The idea of God’s absence also has important ethical consequences. In a world without visible divine intervention, human beings cannot rely on an external authority to arrange everything on their behalf. They must assume responsibility for their own actions.
For Weil, however, this does not mean that human beings are autonomous in the modern sense of the term. Their freedom is not self-sufficiency but a calling to attention and self-emptying. Human beings must learn to renounce their own will in order to make room for the good. In this sense, ethics is not primarily a matter of rules but of disposition. The absence of God makes such a disposition necessary. If God were constantly present, people would come to depend upon that presence. Instead, they must confront the void themselves and act within it.

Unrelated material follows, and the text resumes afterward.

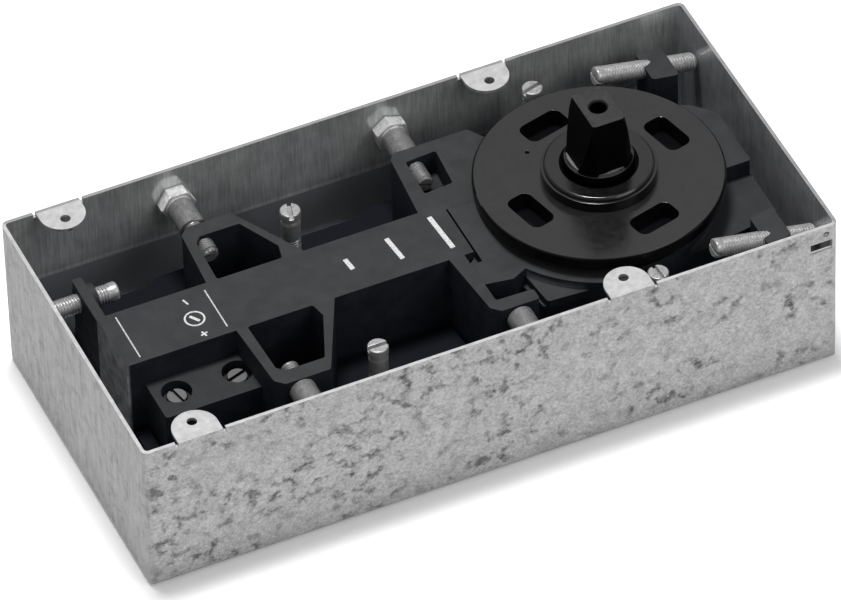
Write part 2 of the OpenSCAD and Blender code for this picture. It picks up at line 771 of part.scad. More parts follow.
// The piston, with a fork at its right end for the roller and a check valve in its back.
module piston() {
    slot_z = cam_t / 2 + fork_gap;
    color("silver")
        translate([0, 0, cylinder_z])
            difference() {
                along_x(piston_x0, piston_x1, piston_r);
                translate([fork_x0, -big / 2, -slot_z]) cube([100, big, 2 * slot_z]);
                translate([roller_x, 0, -20]) cylinder(h = 40, r = pin_r + seat_gap);
                along_x(piston_x0 - 1, piston_x0 + check_bore_l, check_bore_r);
                along_x(piston_x0, fork_x0 + 1, passage_r, $fn = 32);
                difference() {
                    along_x(ring_x, ring_x + ring_w, piston_r + 1);
                    along_x(ring_x - 1, ring_x + ring_w + 1, piston_r - ring_depth);
                }
            }
}

module piston_seal() {
    color([0.1, 0.1, 0.1])
        translate([0, 0, cylinder_z])
            difference() {
                along_x(ring_x + 0.05, ring_x + ring_w - 0.05, piston_r);
                along_x(ring_x - 1, ring_x + ring_w + 1, piston_r - ring_depth + seat_gap);
            }
}

module check_seat() {
    color([0.72, 0.55, 0.3])
        translate([0, 0, cylinder_z])
            difference() {
                along_x(piston_x0, piston_x0 + check_seat_l, check_bore_r - seat_gap);
                along_x(piston_x0 - 1, piston_x0 + check_seat_l + 1, passage_r, $fn = 32);
            }
}

module check_ball() {
    color("silver")
        translate([piston_x0 + check_seat_l + check_ball_r - 0.5, 0, cylinder_z]) sphere(r = check_ball_r, $fn = 32);
}

module roller_pin() {
    half = sqrt(piston_r * piston_r - pin_r * pin_r) - 0.3;
    color("gray")
        translate([roller_x, 0, cylinder_z - half]) cylinder(h = 2 * half, r = pin_r);
}

module cam_roller() {
    color("silver")
        translate([roller_x, 0, cam_z])
            difference() {
                cylinder(h = cam_t, r = roller_r);
                translate([0, 0, -1]) cylinder(h = cam_t + 2, r = pin_r + run_gap);
            }
}

// Place along the wire, as a share of the free length: closed turns at both ends.
function spring_lift(t) =
    let(pitch_end = spring_wire_d + 0.8,
        length = spring_x1 - spring_x0 - spring_wire_d,
        pitch_mid = (length - 2 * pitch_end) / (spring_turns - 2))
    t < 1 ? pitch_end * t
    : t > spring_turns - 1 ? length - pitch_end * (spring_turns - t)
    : pitch_end + pitch_mid * (t - 1);

function spring_point(t, r) = [r * cos(360 * t), r * sin(360 * t), spring_lift(t)];

spring_rings = 8;
spring_sides = 6;
spring_r = (spring_d - spring_wire_d) / 2;
spring_steps = spring_turns * spring_rings;
spring_path = [for (i = [0 : spring_steps]) spring_point(i / spring_rings, spring_r)];

// The least distance between the wire's middle lines a turn apart, less the wire.
spring_least_gap = min([for (i = [0 : spring_steps - spring_rings])
    for (j = [-1 : 1])
        if (i + spring_rings + j <= spring_steps)
            norm(spring_path[i] - spring_path[i + spring_rings + j])]) - spring_wire_d;
echo(spring_least_gap = spring_least_gap);

// A tube swept along the path, with its rings square to it and flat ends.
module closing_spring() {
    last = spring_steps;
    function heading(i) = unit(spring_path[min(i + 1, last)] - spring_path[max(i - 1, 0)]);
    function ring(i) =
        let(t = heading(i), side = unit([spring_path[i][0], spring_path[i][1], 0]), up = cross(t, side))
        [for (k = [0 : spring_sides - 1])
            let(a = 360 * k / spring_sides)
            spring_path[i] + spring_wire_d / 2 * (cos(a) * side + sin(a) * up)];
    points = [for (i = [0 : last]) for (p = ring(i)) p];
    n = spring_sides;
    sides = [for (i = [0 : last - 1]) for (k = [0 : n - 1])
        let(a = i * n + k, b = i * n + (k + 1) % n)
        each [[a, a + n, b], [b, a + n, b + n]]];
    ends = [for (k = [1 : n - 2]) each [[0, k, k + 1], [last * n, last * n + k + 1, last * n + k]]];
    color("silver")
        translate([spring_x0 + spring_wire_d / 2, 0, cylinder_z])
            rotate([0, 90, 0]) polyhedron(points, concat(sides, ends));
}

// The disc pressed into the cylinder's left end, flush with the casting.
module cylinder_plug() {
    color("gray")
        translate([0, 0, cylinder_z])
            difference() {
                along_x(bar_x0, plug_x1, plug_r - seat_gap);
                plug_groove();
            }
}

module plug_groove() {
    difference() {
        along_x(plug_x1 - 3.2, plug_x1 - 1, plug_r + 1);
        along_x(plug_x1 - 4, plug_x1, plug_r - 1.6);
    }
}

module plug_seal() {
    color([0.08, 0.08, 0.08])
        translate([plug_x1 - 2.1, 0, cylinder_z]) rotate([0, 90, 0]) o_ring(plug_r - 0.85, 0.75);
}

valve_seal_z = valve_block_z - valve_recess_depth - 5;

// A regulating valve: slotted head in its recess, stem with a seal groove, and a needle.
module regulating_valve(x, turn) {
    stem_r = valve_stem_d / 2 - run_gap;
    head_z = valve_block_z - valve_recess_depth + 0.1;
    head_top = valve_block_z - valve_head_sink;
    slot_w = 1.6;
    needle_z = valve_seat_z + 6;
    color([0.12, 0.12, 0.12])
        translate([x, -valve_y, 0]) rotate([0, 0, turn])
            difference() {
                rotate_extrude()
                    polygon([[0, needle_z - 5.5], [1.2, needle_z - 5.5], [2.2, needle_z], [stem_r, needle_z],
                        [stem_r, valve_seal_z - 1.1], [stem_r - 1.5, valve_seal_z - 1.1],
                        [stem_r - 1.5, valve_seal_z + 1.1], [stem_r, valve_seal_z + 1.1],
                        [stem_r, head_z], [valve_head_d / 2, head_z], [valve_head_d / 2, head_top - 0.5],
                        [valve_head_d / 2 - 0.5, head_top], [0, head_top]]);
                translate([-10, -slot_w / 2, head_top - 1.8]) cube([20, slot_w, 5]);
            }
}

module valve_seal(x) {
    color([0.08, 0.08, 0.08])
        translate([x, -valve_y, valve_seal_z]) o_ring(valve_stem_d / 2 - run_gap - 0.8, 0.65);
}

module closing_valve() {
    regulating_valve(closing_valve_x, 102);
}

module closing_valve_seal() {
    valve_seal(closing_valve_x);
}

module latching_valve() {
    regulating_valve(latching_valve_x, 18);
}

module latching_valve_seal() {
    valve_seal(latching_valve_x);
}

// A levelling screw stands on the box's floor: slotted head, turned neck, shank and dog point.
module level_screw(top) {
    foot = floor_z + 0.02;
    head_h = 4;
    neck_h = 2;
    head_r = level_head_d / 2;
    color([0.78, 0.78, 0.78])
        difference() {
            rotate_extrude($fn = 48)
                polygon([[0, foot], [screw_r - 1.5, foot], [screw_r - 1.5, foot + 4], [screw_r, foot + 5.5],
                    [screw_r, top - head_h - neck_h], [screw_r - 1.2, top - head_h - neck_h],
                    [screw_r - 1.2, top - head_h], [head_r, top - head_h], [head_r, top - 0.6],
                    [head_r - 0.6, top], [0, top]]);
            translate([-10, -0.8, top - 2]) cube([20, 1.6, 5]);
        }
}

module level_screw_left_near() {
    translate([level_left_x, -level_left_y, 0]) level_screw(level_left_z);
}

module level_screw_left_far() {
    translate([level_left_x, level_left_y, 0]) rotate([0, 0, 75]) level_screw(level_left_z);
}

module level_screw_right_near() {
    translate([level_right_x, -level_right_y, 0]) rotate([0, 0, 95]) level_screw(level_right_z);
}

module level_screw_right_far() {
    translate([level_right_x, level_right_y, 0]) rotate([0, 0, 15]) level_screw(level_right_z);
}

// A side adjuster on the far side: its hexagon presses on the box's wall, its tip reaches in to
// tip_y and its collar ends short of the wing.
module side_adjuster(x, turn, tip_y) {
    head_y = inner_y - wall_press;
    collar_y = wing_y + 0.3;
    edge = 0.7;
    color([0.78, 0.78, 0.76])
        translate([x, 0, side_z])
            rotate([-90, turn, 0]) {
                difference() {
                    union() {
                        translate([0, 0, tip_y + 1]) cylinder(h = head_y - hex_t - tip_y, r = screw_r);
                        translate([0, 0, tip_y]) cylinder(h = 1.2, r1 = screw_r - 1, r2 = screw_r);
                        translate([0, 0, collar_y]) cylinder(h = head_y - 1 - collar_y, d = side_collar_d);
                    }
                    translate([-10, -0.7, tip_y - 1]) cube([20, 1.4, 3.4]);
                }
                intersection() {
                    translate([0, 0, head_y - hex_t])
                        cylinder(h = hex_t, r = hex_af / 2 / cos(30), $fn = 6);
                    translate([0, 0, head_y - hex_t])
                        rotate_extrude($fn = 64)
                            polygon([[0, 0], [hex_af / 2 + 0.4, 0], [hex_af / 2 + 1.1, edge],
                                [hex_af / 2 + 1.1, hex_t], [0, hex_t]]);
                }
            }
}

module side_adjuster_left_near() {
    mirror([0, 1, 0]) side_adjuster(wing1_x + side_inset_near, 10, side_tip_left_near);
}

module side_adjuster_left_far() {
    side_adjuster(wing1_x + side_inset, 0, side_tip_far);
}

module side_adjuster_right_near() {
    mirror([0, 1, 0]) side_adjuster(wing2_x + side_inset_near, 25, side_tip_right_near);
}

module side_adjuster_right_far() {
    side_adjuster(wing2_x + side_inset, 20, side_tip_far);
}

// A slotted stud along X from its slotted end to its rounded tip.
module stud(l) {
    color([0.78, 0.78, 0.76])
        difference() {
            rotate([0, 90, 0])
                rotate_extrude($fn = 48)
                    polygon([[0, 0], [screw_r - 0.7, 0], [screw_r, 0.7], [screw_r, l - 1.5],
                        [screw_r - 1.5, l], [0, l]]);
            translate([-1, -10, -0.7]) cube([3.2, 20, 1.4]);
        }
}

module end_adjuster_left() {
    tip_x = -inner_x + wall_press;
    translate([tip_x + end_left_l, end_left_y, end_left_z]) rotate([0, 0, 180]) stud(end_left_l);
}

// The tilted stud: its tip's lower edge meets the end wall.
module right_stud() {
    lug_mid = (lug_x0 + lug_x1) / 2;
    to_wall = (inner_x - wall_press - lug_mid) / cos(end_tilt);
    end_axis() translate([to_wall - end_l - (screw_r - 1.5) * tan(end_tilt), 0, 0]) stud(end_l);
}

module end_adjuster_right_near() {
    mirror([0, 1, 0]) right_stud();
}

module end_adjuster_right_far() {
    right_stud();
}

cement_box();
spring_body();
head_cover();
cover_seal();
bearing_collar();
spindle_seal();
upper_bearing();
lower_bearing();
thrust_washer();
spindle();
heart_cam();
cam_key();
piston();
piston_seal();
check_seat();
check_ball();
roller_pin();
cam_roller();
closing_spring();
cylinder_plug();
plug_seal();
closing_valve();
closing_valve_seal();
latching_valve();
latching_valve_seal();
level_screw_left_near();
level_screw_left_far();
level_screw_right_near();
level_screw_right_far();
side_adjuster_left_near();
side_adjuster_left_far();
side_adjuster_right_near();
side_adjuster_right_far();
end_adjuster_left();
end_adjuster_right_near();
end_adjuster_right_far();
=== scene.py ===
import json
import math

import bmesh
import bpy
from mathutils import Matrix, Vector


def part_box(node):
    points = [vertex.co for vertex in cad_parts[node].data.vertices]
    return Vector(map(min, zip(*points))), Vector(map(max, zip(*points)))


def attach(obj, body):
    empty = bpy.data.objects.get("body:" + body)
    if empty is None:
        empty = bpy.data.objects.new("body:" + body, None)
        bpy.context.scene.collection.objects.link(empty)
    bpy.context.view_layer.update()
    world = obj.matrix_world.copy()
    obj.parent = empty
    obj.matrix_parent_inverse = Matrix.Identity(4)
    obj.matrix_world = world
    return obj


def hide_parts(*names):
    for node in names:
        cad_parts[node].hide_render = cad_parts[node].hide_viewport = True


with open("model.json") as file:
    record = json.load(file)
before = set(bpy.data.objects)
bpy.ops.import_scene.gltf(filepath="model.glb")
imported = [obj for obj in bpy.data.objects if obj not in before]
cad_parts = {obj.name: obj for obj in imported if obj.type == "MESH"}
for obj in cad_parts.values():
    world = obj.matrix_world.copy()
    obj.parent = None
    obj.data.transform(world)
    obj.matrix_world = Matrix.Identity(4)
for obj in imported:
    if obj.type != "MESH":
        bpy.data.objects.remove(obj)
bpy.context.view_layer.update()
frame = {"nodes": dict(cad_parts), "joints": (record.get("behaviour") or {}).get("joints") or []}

MM = 0.001
NODES = frame["nodes"]
JOINTS = {joint["name"]: joint for joint in frame["joints"]}

# Sizes that the pieces share with the part's source.
SHEET_T = 1.5
BOX_BEND_R = 3.0
BAR_LEFT = -133.0
BAR_TOP = 64.0
WEB_TOP = 27.0
COVER_R = 51.0
COVER_T = 5.0
SQUARE_FOOT = 80.0
HEXAGON_T = 5.5
SCREW_R = 4.0

# Sizes worked out from the frame.
BOX_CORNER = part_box("cement_box")[1] / MM
INNER_X = BOX_CORNER.x - SHEET_T
INNER_Y = BOX_CORNER.y - SHEET_T
BOX_TOP = BOX_CORNER.z
COVER_TOP = (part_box("head_cover")[1] / MM).z
SPINDLE_X = JOINTS["spindle_turn"]["pos_m"][0] / MM

# Sizes that only the scene has.
THREAD_PITCH = 1.25
THREAD_DEPTH = 0.45
THREAD_OVERLAP = 0.1
THREAD_INSET = 0.02
RUN_OUT = 0.5
INK_PROUD = 0.10
INK_SUNK = 0.02
FLOOR_Z = -0.3

# Where each screw's thread begins and ends along its axis, counted from its joint's own point.
LEVEL_THREADS = {"left": (-22.0, 16.0), "right": (-22.0, 22.7)}
SIDE_THREADS = {
    "left_near": (-16.5, -4.0),
    "left_far": (-20.0, -4.0),
    "right_near": (-11.0, -4.0),
    "right_far": (-20.0, -4.0),
}
LEFT_END_THREAD = (-11.5, 18.0)
RIGHT_END_THREAD = (-24.5, 18.5)


# Finishes.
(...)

The central idea of Gravity and Grace can therefore be summarized in a paradox: God’s absence is the highest form of His presence. By withdrawing, God makes the world possible, makes humanity possible, and even makes love possible. This “decreation” is not a loss but a gift.
Weil’s originality lies in her radicalism. She embraces God’s absence not as a problem to be solved but as a mystery to be understood. In a world in which God is silent, human beings are invited to listen. In a world in which God appears absent, human beings are called to be present, for themselves, for others, and, within the emptiness itself, for God.